Richard Walker – said by many to be the most expert angler that ever lived
What came across more than anything was his extreme confidence. He did everything as though there was no doubt whatsoever that it was the right thing to do, and he did it with a casual air that gave the mistaken impression that he was apathetic. But nothing of the kind, he was simply super-efficient, with no wasted movements. In swims I believed he had never fished before he seemed to know instinctively where to cast, and this on a canal where almost every swim looks the same. And as is the case with many expert anglers, his tackle was a disgrace. Floats were pieces of peacock quill, cut down to suit different swims. They were never painted or varnished. All his bits and pieces were seemingly thrown into a box in a great jumble, yet he could put his hand on anything without hesitation. He apparently attached more importance to what he did rather than what he did it with. And who can argue with that?

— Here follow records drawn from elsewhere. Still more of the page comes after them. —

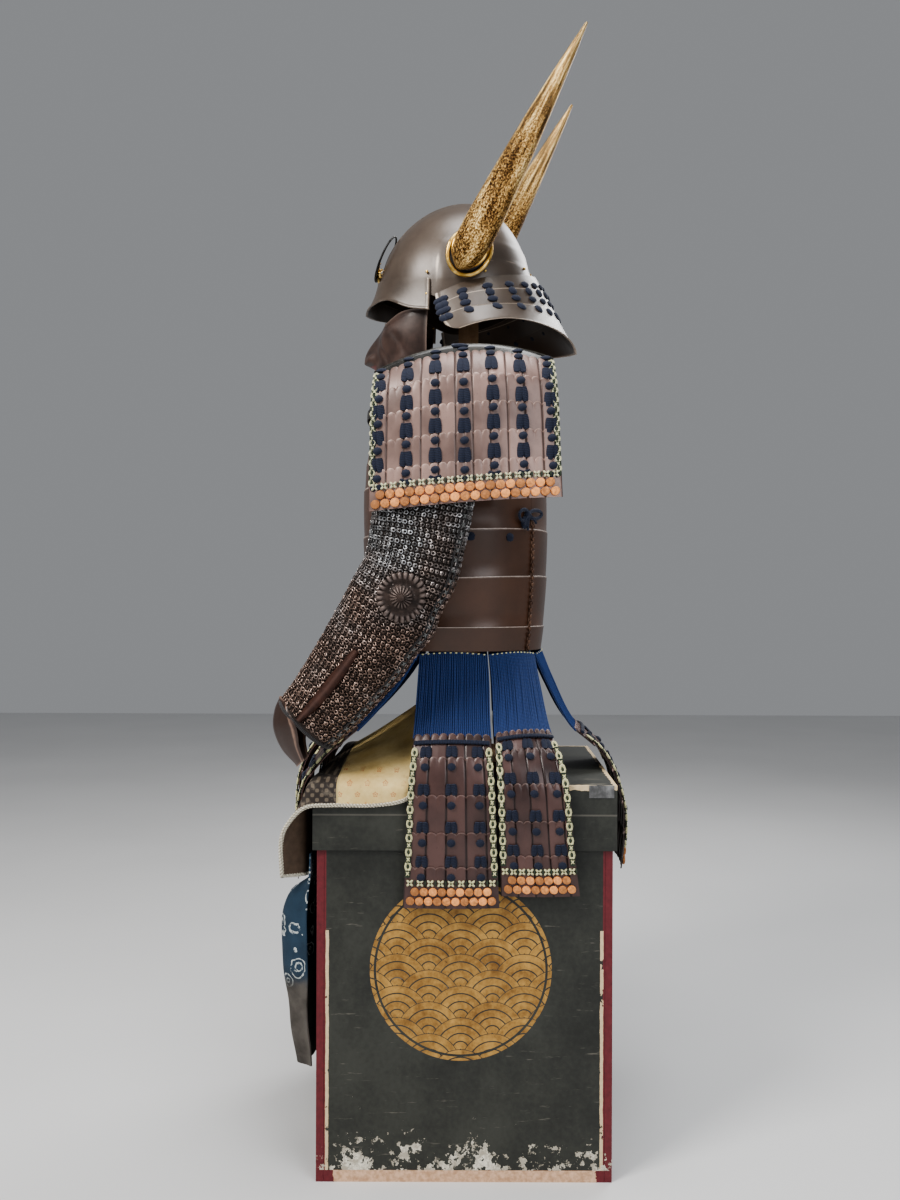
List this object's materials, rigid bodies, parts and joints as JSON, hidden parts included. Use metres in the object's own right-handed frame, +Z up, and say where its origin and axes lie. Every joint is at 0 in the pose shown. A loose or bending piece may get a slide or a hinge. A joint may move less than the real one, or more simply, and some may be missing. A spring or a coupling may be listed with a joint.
{
  "type": "samurai armour on its armour box",
  "caption": "Seated suit of lamellar armour with horned helmet, half mask, mail sleeves and laced skirt plates, resting on a lidded lacquered box.",
  "frame": {"origin": "centre of the box's underside, on the floor", "axes": "+Z up, -Y the way the armour faces, +X its left side"},
  "size_m": [0.5484, 0.5005, 1.6089],
  "materials": {
    "black_lacquer_box": "aged black lacquer on thin softwood boards",
    "stand_wood": "plain planed wood",
    "brown_lacquer": "satin brown lacquer on iron",
    "scale_lacquer": "satin red-brown lacquer",
    "black_lacquer": "glossy black lacquer",
    "blue_cord": "flat braided navy cord",
    "mail": "dark iron mail on brown cloth",
    "rust_iron": "russet iron",
    "gold": "gold leaf over relief lacquer",
    "printed_leather": "cream leather with small printed flowers",
    "indigo_cloth": "indigo cloth with white outline motifs"
  },
  "bodies": {
    "root": {"box_bottom": "black_lacquer_box", "box_front": "black_lacquer_box", "box_back": "black_lacquer_box", "box_lid": "black_lacquer_box", "box_side_left": "black_lacquer_box", "box_side_right": "black_lacquer_box", "cuirass_front": "brown_lacquer", "cuirass_back": "brown_lacquer", "side_hinge": "rust_iron", "side_bow": "blue_cord", "shoulder_strap_left": "brown_lacquer", "shoulder_strap_right": "brown_lacquer", "tasset_cords_side_left": "blue_cord", "tasset_cords_side_right": "blue_cord", "tasset_side_left": "scale_lacquer", "tasset_side_right": "scale_lacquer", "tasset_cords_hip_left": "blue_cord", "tasset_cords_hip_right": "blue_cord", "tasset_hip_left": "scale_lacquer", "tasset_hip_right": "scale_lacquer", "tasset_cords_thigh_left": "blue_cord", "tasset_cords_thigh_right": "blue_cord", "tasset_thigh_left": "scale_lacquer", "tasset_thigh_right": "scale_lacquer", "tasset_cords_back": "blue_cord", "tasset_back": "scale_lacquer", "tasset_cords_front": "blue_cord", "tasset_front": "scale_lacquer", "shoulder_guard_left": "scale_lacquer", "shoulder_guard_right": "scale_lacquer", "shoulder_crown_left": "black_lacquer", "shoulder_crown_right": "black_lacquer", "sleeve_left": "mail", "sleeve_right": "mail", "elbow_rosette_left": "rust_iron", "elbow_rosette_right": "rust_iron", "forearm_splint_left": "rust_iron", "forearm_splint_right": "rust_iron", "hand_guard_left": "brown_lacquer", "hand_guard_right": "brown_lacquer", "shoulder_tie_left": "black_lacquer", "shoulder_tie_right": "black_lacquer", "helmet_bowl": "brown_lacquer", "helmet_brow": "brown_lacquer", "neck_lame_1": "brown_lacquer", "neck_lame_2": "brown_lacquer", "neck_lame_3": "brown_lacquer", "mask": "brown_lacquer", "horn_left": "gold", "horn_right": "gold", "horn_pad_left": "black_lacquer", "horn_pad_right": "black_lacquer", "crescent": "gold", "throat_guard": "black_lacquer", "thigh_guard_left": "printed_leather", "thigh_guard_right": "printed_leather", "under_cloth_left": "indigo_cloth", "under_cloth_right": "indigo_cloth", "stand": "stand_wood"}
  },
  "joints": []
}
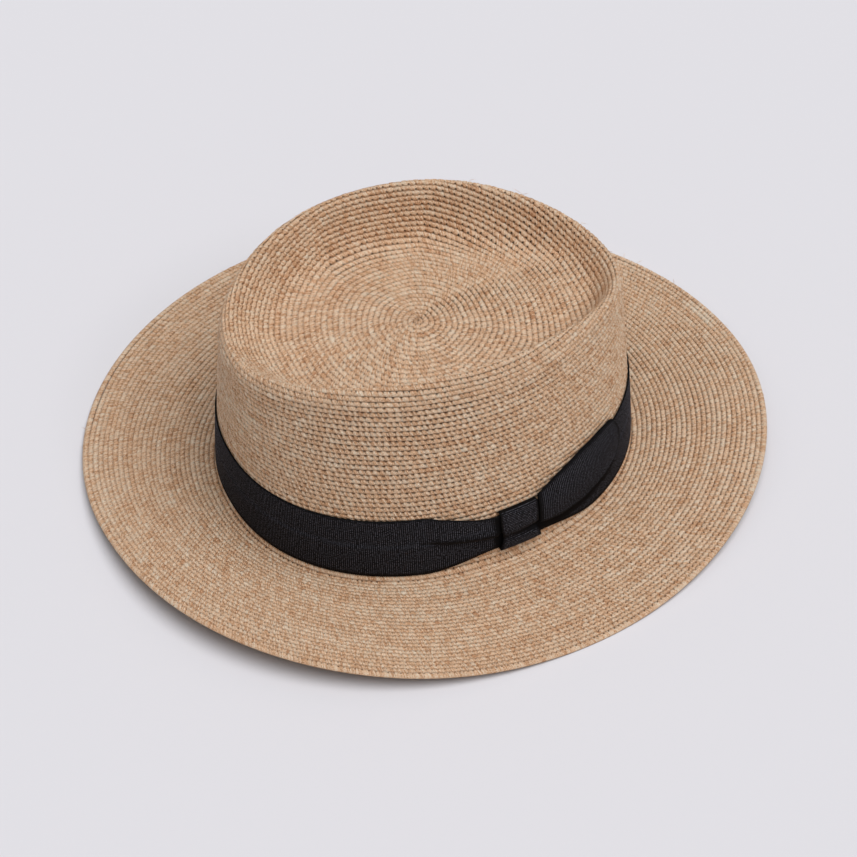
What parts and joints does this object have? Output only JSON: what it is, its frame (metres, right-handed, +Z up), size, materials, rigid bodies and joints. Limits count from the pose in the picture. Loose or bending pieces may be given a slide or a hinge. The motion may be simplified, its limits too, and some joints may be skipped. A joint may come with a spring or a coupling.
{
  "type": "hat",
  "caption": "Crocheted straw hat with a dished oval crown, a gently waved brim, a ribbon band and a flat bow on the wearer's left.",
  "frame": {"origin": "middle of the base of the hat's bounding box, on the surface that the brim rests on", "axes": "+Z up through the crown, front of the hat towards -Y, wearer's left (the bow's side) towards +X"},
  "size_m": [0.3064, 0.3398, 0.1238],
  "materials": {
    "raffia": "matte crocheted raffia",
    "grosgrain": "matte ribbed ribbon"
  },
  "bodies": {
    "root": {"raffia_body": "raffia", "ribbon_band": "grosgrain", "bow_wing": "grosgrain", "bow_knot": "grosgrain"}
  },
  "joints": []
}
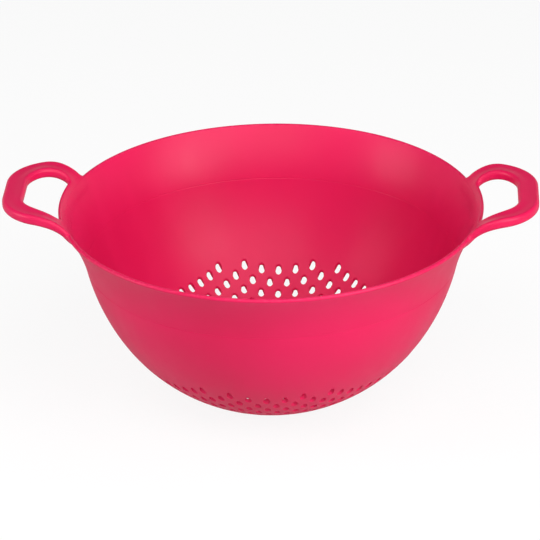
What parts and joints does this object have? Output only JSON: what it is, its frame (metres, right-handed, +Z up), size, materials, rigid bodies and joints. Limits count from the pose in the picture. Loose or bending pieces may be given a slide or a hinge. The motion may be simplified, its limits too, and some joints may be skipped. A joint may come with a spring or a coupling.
{
  "type": "colander",
  "caption": "Deep round plastic colander with a drilled lower bowl, a low foot ring, a rounded lip and raised loop handles on opposite sides.",
  "frame": {"origin": "on the table, under the middle of the bowl, in the plane of the foot ring's lower face", "axes": "+Z up along the bowl's axis, +X out through the right handle, +Y away from the viewer"},
  "size_m": [0.3064, 0.2408, 0.1312],
  "materials": {
    "bowl_plastic": "smooth moulded plastic with a soft gloss, raspberry red",
    "handle_plastic": "the same smooth moulded plastic as the bowl"
  },
  "bodies": {
    "root": {"lip": "bowl_plastic", "collar": "bowl_plastic", "bowl_side": "bowl_plastic", "strainer_wall": "bowl_plastic", "base_plate": "bowl_plastic", "foot_ring": "bowl_plastic", "left_handle": "handle_plastic", "right_handle": "handle_plastic"}
  },
  "joints": []
}
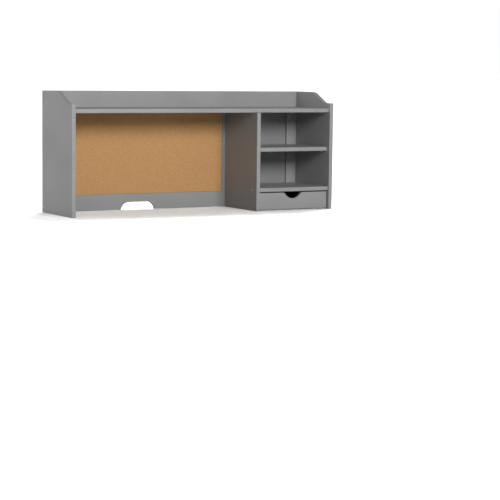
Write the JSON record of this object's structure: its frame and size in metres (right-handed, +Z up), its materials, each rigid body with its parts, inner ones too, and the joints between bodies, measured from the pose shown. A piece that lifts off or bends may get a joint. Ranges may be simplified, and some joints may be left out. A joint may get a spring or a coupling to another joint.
{
  "type": "desk hutch",
  "caption": "Low painted hutch for the back of a desk: wide open bay with a cork board, cubbies over a small drawer, and a top shelf with a raised back rail.",
  "frame": {"origin": "middle of the footprint, on the desk top that the hutch stands on", "axes": "+X along the width, to the right for someone facing the front; -Y out of the front, the way the drawer opens; +Z up"},
  "size_m": [1.09, 0.266, 0.445],
  "materials": {
    "grey_paint": "satin grey paint on board",
    "cork": "raw granulated cork",
    "dowel_wood": "raw hardwood",
    "zinc": "bright zinc plate"
  },
  "bodies": {
    "hutch": {"left_side_panel": "grey_paint", "right_side_panel": "grey_paint", "centre_divider": "grey_paint", "top_shelf": "grey_paint", "upper_cubby_shelf": "grey_paint", "lower_cubby_shelf": "grey_paint", "back_top_rail": "grey_paint", "back_bottom_rail": "grey_paint", "back_left_stile": "grey_paint", "back_middle_stile": "grey_paint", "back_right_stile": "grey_paint", "cork_backing_panel": "grey_paint", "cubby_back_panel": "grey_paint", "cork_board": "cork", "drawer_runner_left": "dowel_wood", "drawer_runner_right": "dowel_wood", "left_top_shelf_dowel": "dowel_wood", "right_top_shelf_dowel": "dowel_wood", "divider_lower_shelf_dowel": "dowel_wood", "right_lower_shelf_dowel": "dowel_wood", "divider_top_dowel": "dowel_wood", "left_stile_lower_dowel": "dowel_wood", "left_stile_upper_dowel": "dowel_wood", "middle_stile_lower_dowel": "dowel_wood", "middle_stile_upper_dowel": "dowel_wood", "right_stile_lower_dowel": "dowel_wood", "right_stile_upper_dowel": "dowel_wood", "left_top_shelf_bolt": "zinc", "right_top_shelf_bolt": "zinc", "left_top_rail_bolt": "zinc", "right_top_rail_bolt": "zinc", "left_bottom_rail_bolt": "zinc", "right_bottom_rail_bolt": "zinc", "divider_lower_shelf_bolt": "zinc", "right_lower_shelf_bolt": "zinc", "divider_top_bolt": "zinc", "shelf_back_screw_1": "zinc", "shelf_back_screw_2": "zinc", "shelf_back_screw_3": "zinc", "divider_back_screw_1": "zinc", "divider_back_screw_2": "zinc", "runner_screw_left_front": "zinc", "runner_screw_left_rear": "zinc", "runner_screw_right_front": "zinc", "runner_screw_right_rear": "zinc", "shelf_pin_left_front": "zinc", "shelf_pin_left_rear": "zinc", "shelf_pin_right_front": "zinc", "shelf_pin_right_rear": "zinc"},
    "drawer": {"drawer_front": "grey_paint", "drawer_left_side": "grey_paint", "drawer_right_side": "grey_paint", "drawer_back": "grey_paint", "drawer_bottom": "grey_paint", "drawer_left_screw": "zinc", "drawer_right_screw": "zinc", "drawer_left_dowel": "dowel_wood", "drawer_right_dowel": "dowel_wood"}
  },
  "joints": [
    {"name": "drawer_slide", "type": "slide", "parent": "hutch", "child": "drawer", "axis": [0, -1, 0], "range_m": [0, 0.16]}
  ]
}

Experts in angling are very hard to find, particularly in the non-competitive branches of the sport, for expertise cannot be measured in simple numbers of big fish caught. There are too many factors that preclude a sound judgement. It is a much too subjective sport.

But there are expert, non-competitive anglers out there, as well as the expert matchmen. If you get the chance to watch them, then do so. You may not be able to define exactly what they are doing that is any different to what any competent angler does. Not straight away at least. And when you do get an inkling, it probably won’t be as earth-shattering as you may have imagined. But there are enough of those subtle little differences to make all the difference.

So keep watching; some of those subtleties may rub off.